- [Collected material]:

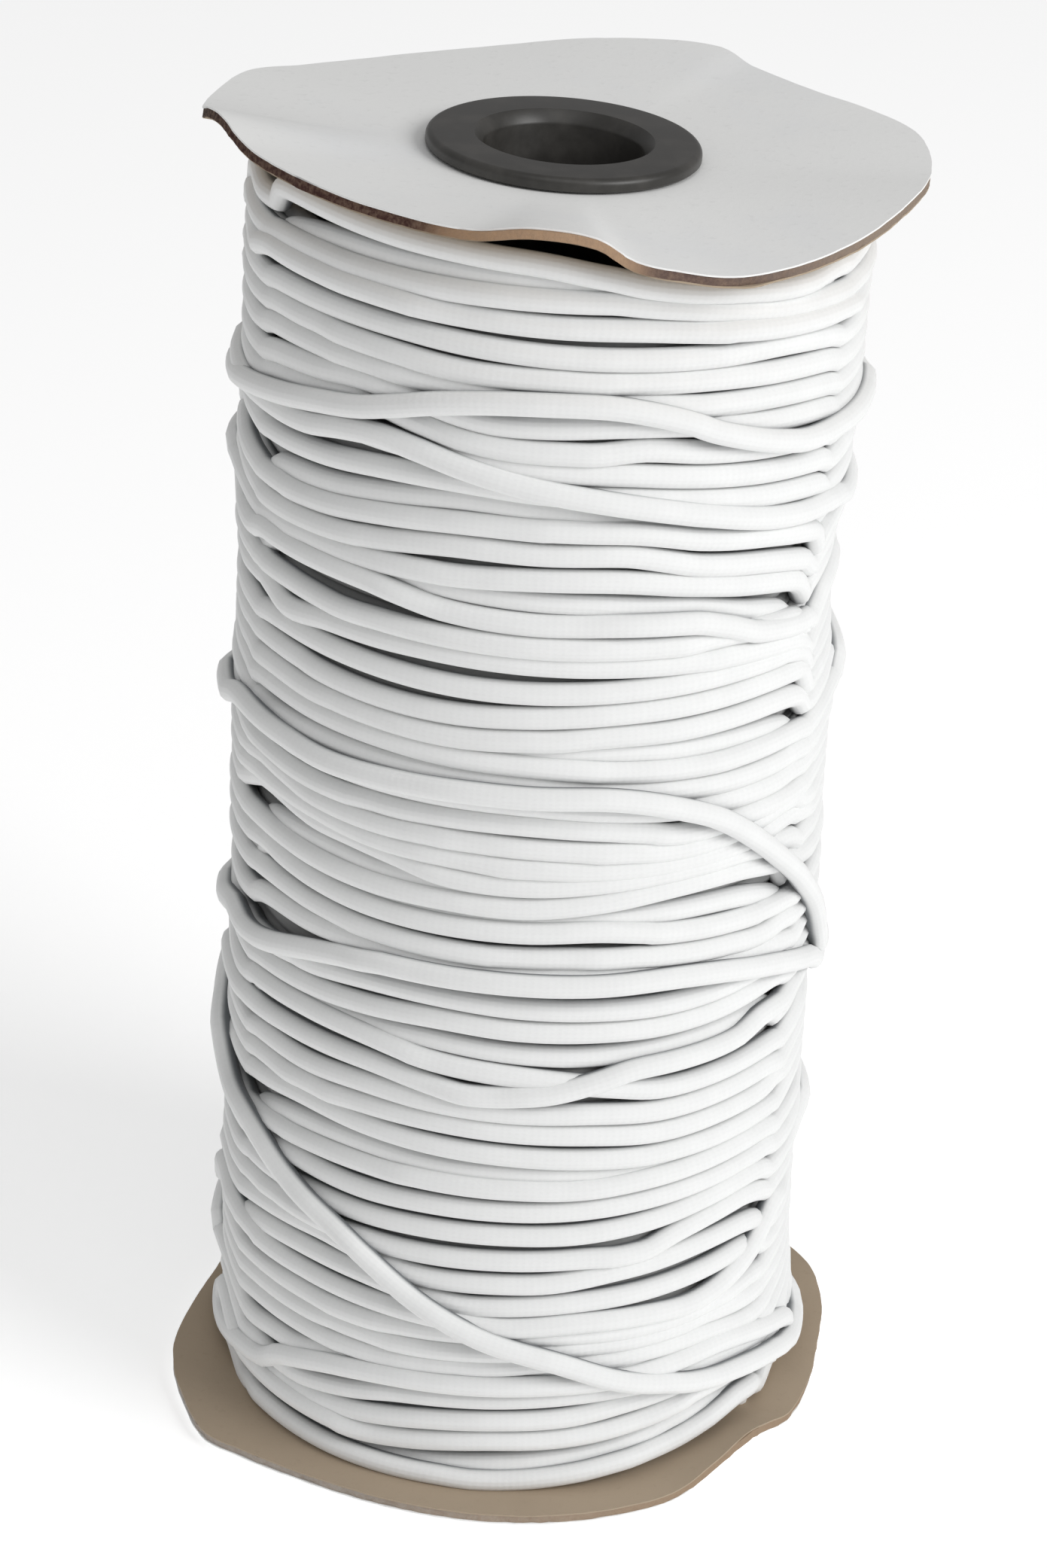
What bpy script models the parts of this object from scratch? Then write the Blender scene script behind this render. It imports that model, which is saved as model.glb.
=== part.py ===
"""Spool of white round elastic cord: a lipped black plastic core tube, the lipped cap
that closes it, two die-cut card flanges with bent rims, and the wound cord with its
main crossing strands.

Metres, +Z up. The spool stands on the lower lip of its core, and the origin is the
middle of that lip. Angles round the spool are in degrees from the front, which is -Y,
and grow towards +X.
"""
import bpy
import bmesh
from bisect import bisect_right
from math import atan2, cos, degrees, hypot, radians, sin, tan
from mathutils import Matrix, Vector

MM = 0.001

# Driving sizes of the spool, whose height is to the middle of the leaning cap's face
SPOOL_HEIGHT = 181.0 * MM
CORD_RADIUS = 1.525 * MM
WOUND_RADIUS = 39.4 * MM
CARD_THICKNESS = 1.5 * MM
PIECE_GAP = 0.3 * MM

# Core: a long lipped tube, and a lipped cap with a short spigot that leans a little
BORE_RADIUS = 10.0 * MM
BORE_CHAMFER = 1.3 * MM
TUBE_RADIUS = 12.5 * MM
LIP_RADIUS = 17.2 * MM
LIP_THICKNESS = 1.7 * MM
LIP_ROUND = 0.9 * MM
SPIGOT_RADIUS = 11.8 * MM
SPIGOT_LENGTH = 12.0 * MM
CAP_LEAN = 2.9
CAP_LEANS_TOWARDS = 147.0
CORE_STEPS = 48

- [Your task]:
The whole listing above needs to be written out again exactly.

- [Problem solution]:
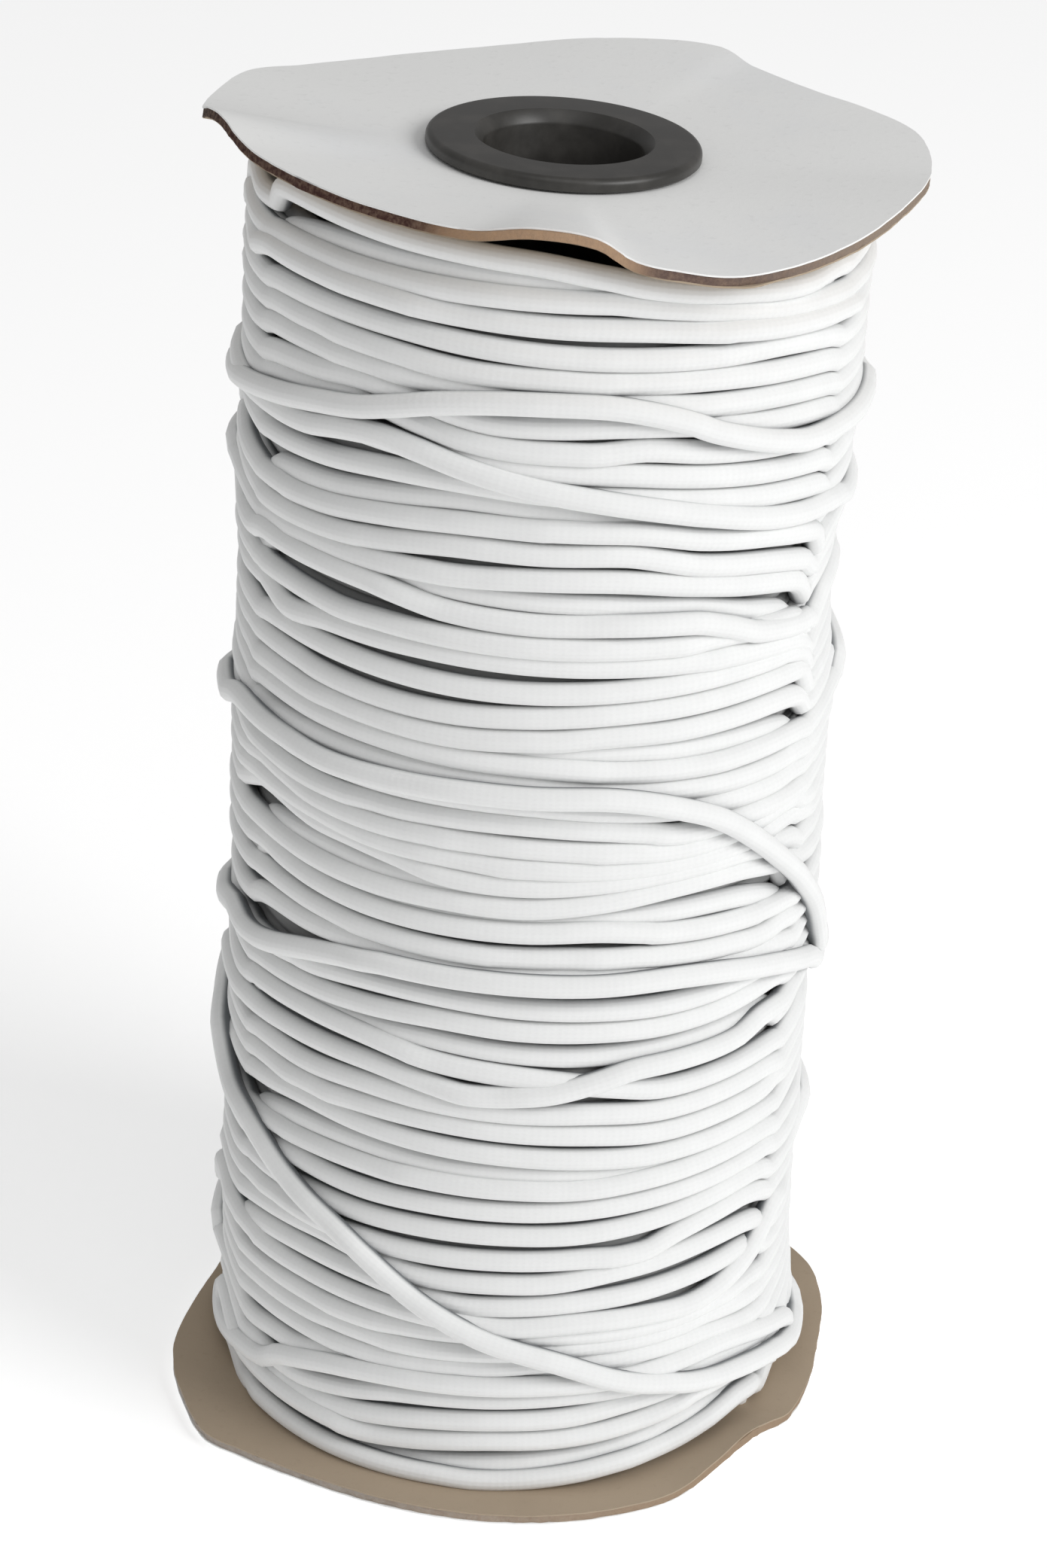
What bpy script models the parts of this object from scratch? Then write the Blender scene script behind this render. It imports that model, which is saved as model.glb.
=== part.py ===
"""Spool of white round elastic cord: a lipped black plastic core tube, the lipped cap
that closes it, two die-cut card flanges with bent rims, and the wound cord with its
main crossing strands.

Metres, +Z up. The spool stands on the lower lip of its core, and the origin is the
middle of that lip. Angles round the spool are in degrees from the front, which is -Y,
and grow towards +X.
"""
import bpy
import bmesh
from bisect import bisect_right
from math import atan2, cos, degrees, hypot, radians, sin, tan
from mathutils import Matrix, Vector

MM = 0.001

# Driving sizes of the spool, whose height is to the middle of the leaning cap's face
SPOOL_HEIGHT = 181.0 * MM
CORD_RADIUS = 1.525 * MM
WOUND_RADIUS = 39.4 * MM
CARD_THICKNESS = 1.5 * MM
PIECE_GAP = 0.3 * MM

# Core: a long lipped tube, and a lipped cap with a short spigot that leans a little
BORE_RADIUS = 10.0 * MM
BORE_CHAMFER = 1.3 * MM
TUBE_RADIUS = 12.5 * MM
LIP_RADIUS = 17.2 * MM
LIP_THICKNESS = 1.7 * MM
LIP_ROUND = 0.9 * MM
SPIGOT_RADIUS = 11.8 * MM
SPIGOT_LENGTH = 12.0 * MM
CAP_LEAN = 2.9
CAP_LEANS_TOWARDS = 147.0
CORE_STEPS = 48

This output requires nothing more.